## Objective
Using the data below, output the first line and every line after it up to and including the line containing "wheel with its", exactly as written and with nothing added.

Begin Collected data

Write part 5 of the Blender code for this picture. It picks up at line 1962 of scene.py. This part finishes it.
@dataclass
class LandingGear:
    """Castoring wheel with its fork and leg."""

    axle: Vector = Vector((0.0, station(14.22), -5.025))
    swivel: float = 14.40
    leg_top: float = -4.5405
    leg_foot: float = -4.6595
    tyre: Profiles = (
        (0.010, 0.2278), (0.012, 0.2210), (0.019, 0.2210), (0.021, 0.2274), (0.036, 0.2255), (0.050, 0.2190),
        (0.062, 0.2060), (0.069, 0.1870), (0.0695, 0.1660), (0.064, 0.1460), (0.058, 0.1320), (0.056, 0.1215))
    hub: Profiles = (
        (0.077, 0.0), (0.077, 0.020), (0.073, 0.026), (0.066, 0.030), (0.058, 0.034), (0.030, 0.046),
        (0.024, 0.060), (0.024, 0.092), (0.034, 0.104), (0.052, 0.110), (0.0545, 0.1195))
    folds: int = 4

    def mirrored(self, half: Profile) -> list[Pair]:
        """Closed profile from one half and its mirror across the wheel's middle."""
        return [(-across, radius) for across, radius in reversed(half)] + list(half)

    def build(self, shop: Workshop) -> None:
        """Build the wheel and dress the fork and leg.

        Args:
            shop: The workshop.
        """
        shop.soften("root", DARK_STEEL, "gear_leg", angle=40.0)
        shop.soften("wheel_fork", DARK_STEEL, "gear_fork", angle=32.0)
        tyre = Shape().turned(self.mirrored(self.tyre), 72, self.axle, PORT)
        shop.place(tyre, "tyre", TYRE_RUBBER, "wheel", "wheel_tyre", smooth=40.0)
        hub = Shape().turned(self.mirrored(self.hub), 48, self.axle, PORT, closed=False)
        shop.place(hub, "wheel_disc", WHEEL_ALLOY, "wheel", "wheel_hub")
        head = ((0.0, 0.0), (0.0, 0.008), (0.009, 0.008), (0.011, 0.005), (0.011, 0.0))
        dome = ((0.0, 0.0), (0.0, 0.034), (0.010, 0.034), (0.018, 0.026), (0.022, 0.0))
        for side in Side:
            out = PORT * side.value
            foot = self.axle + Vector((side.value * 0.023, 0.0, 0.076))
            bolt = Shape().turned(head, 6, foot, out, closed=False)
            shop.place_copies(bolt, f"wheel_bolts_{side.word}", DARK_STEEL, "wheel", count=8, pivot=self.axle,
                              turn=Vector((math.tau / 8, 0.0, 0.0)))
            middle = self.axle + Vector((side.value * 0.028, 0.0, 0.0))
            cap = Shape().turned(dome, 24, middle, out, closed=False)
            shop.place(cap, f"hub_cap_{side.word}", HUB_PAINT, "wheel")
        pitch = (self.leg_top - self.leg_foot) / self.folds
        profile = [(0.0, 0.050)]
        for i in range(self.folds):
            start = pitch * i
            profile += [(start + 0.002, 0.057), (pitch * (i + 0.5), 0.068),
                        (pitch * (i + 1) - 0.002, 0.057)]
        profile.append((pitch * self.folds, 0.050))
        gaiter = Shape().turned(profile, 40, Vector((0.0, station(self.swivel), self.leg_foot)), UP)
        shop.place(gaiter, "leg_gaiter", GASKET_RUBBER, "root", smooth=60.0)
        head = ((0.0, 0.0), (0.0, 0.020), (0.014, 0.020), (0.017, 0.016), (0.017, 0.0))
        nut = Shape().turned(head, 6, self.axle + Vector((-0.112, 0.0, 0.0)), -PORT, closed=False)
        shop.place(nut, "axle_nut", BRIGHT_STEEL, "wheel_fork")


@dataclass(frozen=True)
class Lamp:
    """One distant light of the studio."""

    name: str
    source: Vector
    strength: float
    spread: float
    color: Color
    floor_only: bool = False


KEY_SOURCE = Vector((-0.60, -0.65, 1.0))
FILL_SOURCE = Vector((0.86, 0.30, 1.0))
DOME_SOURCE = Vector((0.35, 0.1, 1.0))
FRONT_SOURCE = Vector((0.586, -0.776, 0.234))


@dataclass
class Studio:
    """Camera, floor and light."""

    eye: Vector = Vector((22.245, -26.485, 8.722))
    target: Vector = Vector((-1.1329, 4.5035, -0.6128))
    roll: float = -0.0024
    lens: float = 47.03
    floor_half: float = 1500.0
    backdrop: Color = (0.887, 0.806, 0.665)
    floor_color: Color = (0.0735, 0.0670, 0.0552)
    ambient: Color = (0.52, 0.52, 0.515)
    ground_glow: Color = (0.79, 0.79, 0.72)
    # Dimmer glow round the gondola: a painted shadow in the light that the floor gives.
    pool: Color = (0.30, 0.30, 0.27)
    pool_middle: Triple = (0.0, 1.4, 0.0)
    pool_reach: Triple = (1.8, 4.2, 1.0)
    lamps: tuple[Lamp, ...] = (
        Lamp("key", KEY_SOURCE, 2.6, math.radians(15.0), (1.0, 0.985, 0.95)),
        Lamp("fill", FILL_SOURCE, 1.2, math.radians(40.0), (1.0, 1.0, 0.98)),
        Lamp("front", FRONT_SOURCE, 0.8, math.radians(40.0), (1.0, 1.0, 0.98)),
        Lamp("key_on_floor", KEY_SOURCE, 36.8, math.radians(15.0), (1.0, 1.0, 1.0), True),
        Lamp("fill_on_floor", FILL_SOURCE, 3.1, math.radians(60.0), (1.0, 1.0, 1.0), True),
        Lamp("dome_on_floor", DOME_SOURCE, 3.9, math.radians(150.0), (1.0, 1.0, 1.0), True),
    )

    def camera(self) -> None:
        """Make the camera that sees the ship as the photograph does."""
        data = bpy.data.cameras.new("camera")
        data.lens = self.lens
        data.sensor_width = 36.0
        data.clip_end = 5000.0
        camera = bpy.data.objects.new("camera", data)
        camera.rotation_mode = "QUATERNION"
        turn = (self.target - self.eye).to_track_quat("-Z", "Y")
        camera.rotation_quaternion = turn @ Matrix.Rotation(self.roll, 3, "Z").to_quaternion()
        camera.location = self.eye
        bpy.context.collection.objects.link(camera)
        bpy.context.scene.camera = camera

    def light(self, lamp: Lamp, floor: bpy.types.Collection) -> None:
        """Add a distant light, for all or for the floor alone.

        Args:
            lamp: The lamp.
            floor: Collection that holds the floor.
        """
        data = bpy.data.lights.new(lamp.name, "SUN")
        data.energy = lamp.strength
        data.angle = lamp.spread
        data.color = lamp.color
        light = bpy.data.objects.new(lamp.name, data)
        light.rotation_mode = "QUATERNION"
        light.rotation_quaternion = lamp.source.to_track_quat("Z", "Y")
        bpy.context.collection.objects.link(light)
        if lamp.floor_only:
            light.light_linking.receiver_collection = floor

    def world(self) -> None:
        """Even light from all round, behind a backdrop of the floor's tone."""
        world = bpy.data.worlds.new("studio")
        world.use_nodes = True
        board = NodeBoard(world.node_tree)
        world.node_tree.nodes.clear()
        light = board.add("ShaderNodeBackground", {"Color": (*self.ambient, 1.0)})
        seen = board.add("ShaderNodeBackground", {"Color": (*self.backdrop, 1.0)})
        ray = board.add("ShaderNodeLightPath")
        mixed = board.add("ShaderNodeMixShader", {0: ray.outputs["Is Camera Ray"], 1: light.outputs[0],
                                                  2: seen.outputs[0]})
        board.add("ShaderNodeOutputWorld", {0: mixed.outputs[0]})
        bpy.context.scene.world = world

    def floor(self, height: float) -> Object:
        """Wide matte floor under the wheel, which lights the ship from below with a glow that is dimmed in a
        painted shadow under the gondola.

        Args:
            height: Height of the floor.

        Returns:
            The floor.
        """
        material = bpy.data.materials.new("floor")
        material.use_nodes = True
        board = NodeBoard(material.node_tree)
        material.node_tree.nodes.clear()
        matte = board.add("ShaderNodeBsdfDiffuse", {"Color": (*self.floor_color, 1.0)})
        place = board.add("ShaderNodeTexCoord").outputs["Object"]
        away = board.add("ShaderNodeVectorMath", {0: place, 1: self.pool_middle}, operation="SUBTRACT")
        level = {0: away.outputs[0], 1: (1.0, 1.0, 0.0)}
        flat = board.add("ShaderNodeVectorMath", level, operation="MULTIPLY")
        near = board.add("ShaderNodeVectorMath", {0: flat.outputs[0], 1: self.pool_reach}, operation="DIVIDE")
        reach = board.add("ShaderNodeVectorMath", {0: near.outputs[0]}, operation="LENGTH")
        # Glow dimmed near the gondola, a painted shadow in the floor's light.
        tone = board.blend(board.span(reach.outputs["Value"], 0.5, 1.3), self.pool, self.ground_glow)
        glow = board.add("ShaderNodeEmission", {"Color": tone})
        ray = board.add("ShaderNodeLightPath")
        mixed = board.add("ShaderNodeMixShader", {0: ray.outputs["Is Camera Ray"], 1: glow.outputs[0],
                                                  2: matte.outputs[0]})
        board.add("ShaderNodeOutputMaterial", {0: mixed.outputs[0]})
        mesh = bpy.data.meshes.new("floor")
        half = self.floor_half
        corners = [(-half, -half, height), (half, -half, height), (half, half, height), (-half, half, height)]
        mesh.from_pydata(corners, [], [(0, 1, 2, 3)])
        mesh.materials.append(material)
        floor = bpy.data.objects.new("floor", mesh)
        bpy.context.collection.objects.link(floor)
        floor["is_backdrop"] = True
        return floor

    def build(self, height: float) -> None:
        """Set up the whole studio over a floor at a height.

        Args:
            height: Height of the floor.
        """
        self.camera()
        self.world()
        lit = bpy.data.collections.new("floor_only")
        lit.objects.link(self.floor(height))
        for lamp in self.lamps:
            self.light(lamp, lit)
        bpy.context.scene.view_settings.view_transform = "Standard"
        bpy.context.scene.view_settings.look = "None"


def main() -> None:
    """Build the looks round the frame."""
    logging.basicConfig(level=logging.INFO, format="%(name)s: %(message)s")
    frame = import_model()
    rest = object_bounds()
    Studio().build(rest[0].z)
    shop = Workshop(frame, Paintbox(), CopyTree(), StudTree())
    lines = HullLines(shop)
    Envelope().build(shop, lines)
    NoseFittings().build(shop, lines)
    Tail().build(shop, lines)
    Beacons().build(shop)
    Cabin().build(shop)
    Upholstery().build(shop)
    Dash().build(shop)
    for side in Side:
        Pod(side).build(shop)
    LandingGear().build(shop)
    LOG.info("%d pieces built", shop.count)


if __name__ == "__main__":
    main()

End Collected data

## Written solution
Write part 5 of the Blender code for this picture. It picks up at line 1962 of scene.py. This part finishes it.
@dataclass
class LandingGear:
    """Castoring wheel with its fork and leg."""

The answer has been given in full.